Asynchronous Cache Persistence
To minimize the impact on task execution latency, Flyte performs cache writes asynchronously. The WriterWorkItem struct in flyteplugins/go/tasks/pluginmachinery/catalog/writer_processor.go encapsulates all the necessary components for a cache store operation: the Key, the OutputReader (containing the actual data), and the Metadata.
type WriterWorkItem struct {
key Key
data io.OutputReader
metadata Metadata
}
These work items are processed by the WriterProcessor within an indexed work queue. This architecture allows the Flyte executor to signal that a task is complete as soon as its outputs are uploaded to storage, while the catalog registration happens in the background.
Configuration and Constraints
Flyte provides several configuration options to tune cache behavior via CacheKeyConfig and ReaderWorkqueueConfig/WriterWorkqueueConfig.
- EnforceExecutionProjectDomain: When enabled, this ensures that cache keys are computed based on the project and domain of the current execution, even if the task being executed is defined in a different project. This prevents cross-project cache pollution in multi-tenant environments.

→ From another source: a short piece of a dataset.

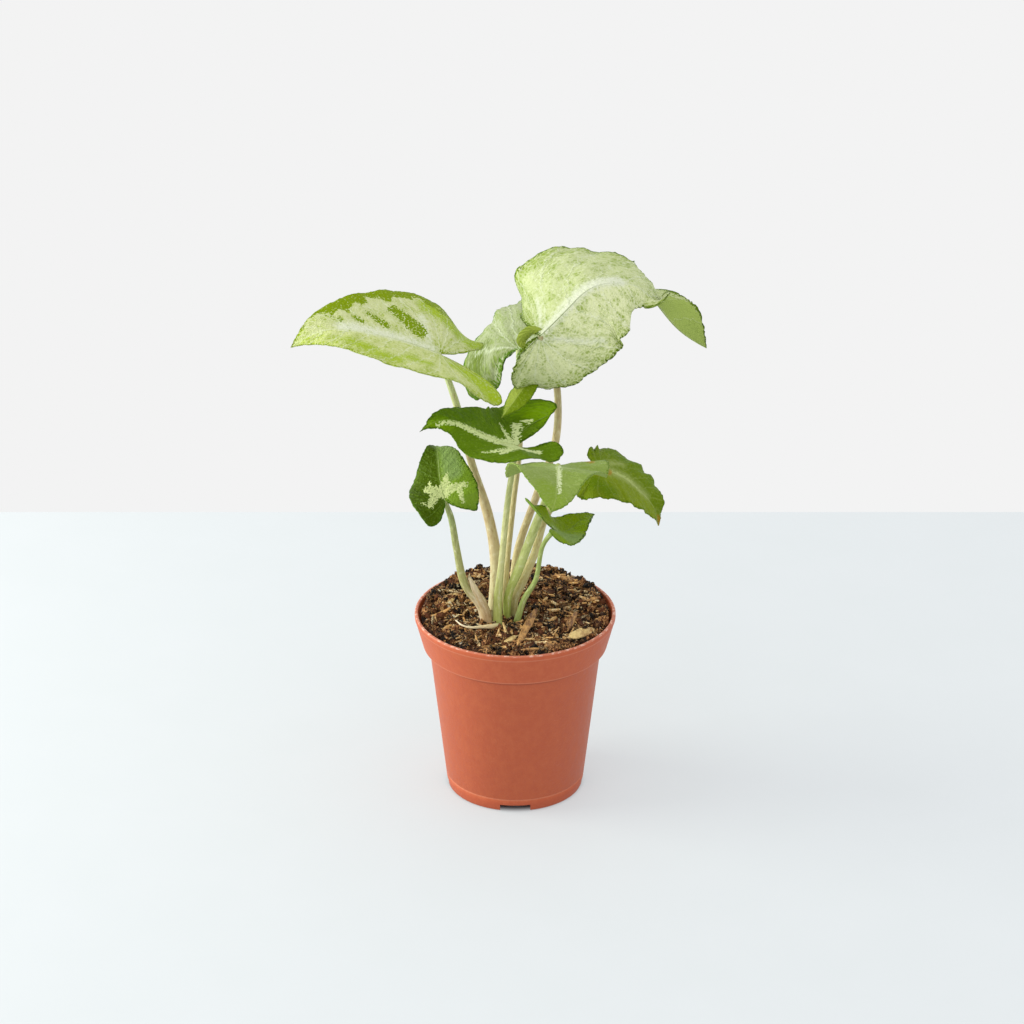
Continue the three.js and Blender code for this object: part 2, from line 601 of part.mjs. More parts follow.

- MaxCacheAge: Enforced client-side during cache lookups. If a cached entry is older than this duration, Flyte treats it as a cache miss, ensuring that stale data is eventually refreshed.
- Workqueue Retries: Both the reader and writer queues support configurable retries (defaulting to 3) to handle transient failures in the catalog service.
By combining deterministic hashing with rich provenance metadata and asynchronous processing, Flyte provides a robust caching layer that balances performance with the strict requirements of reproducible data science workflows.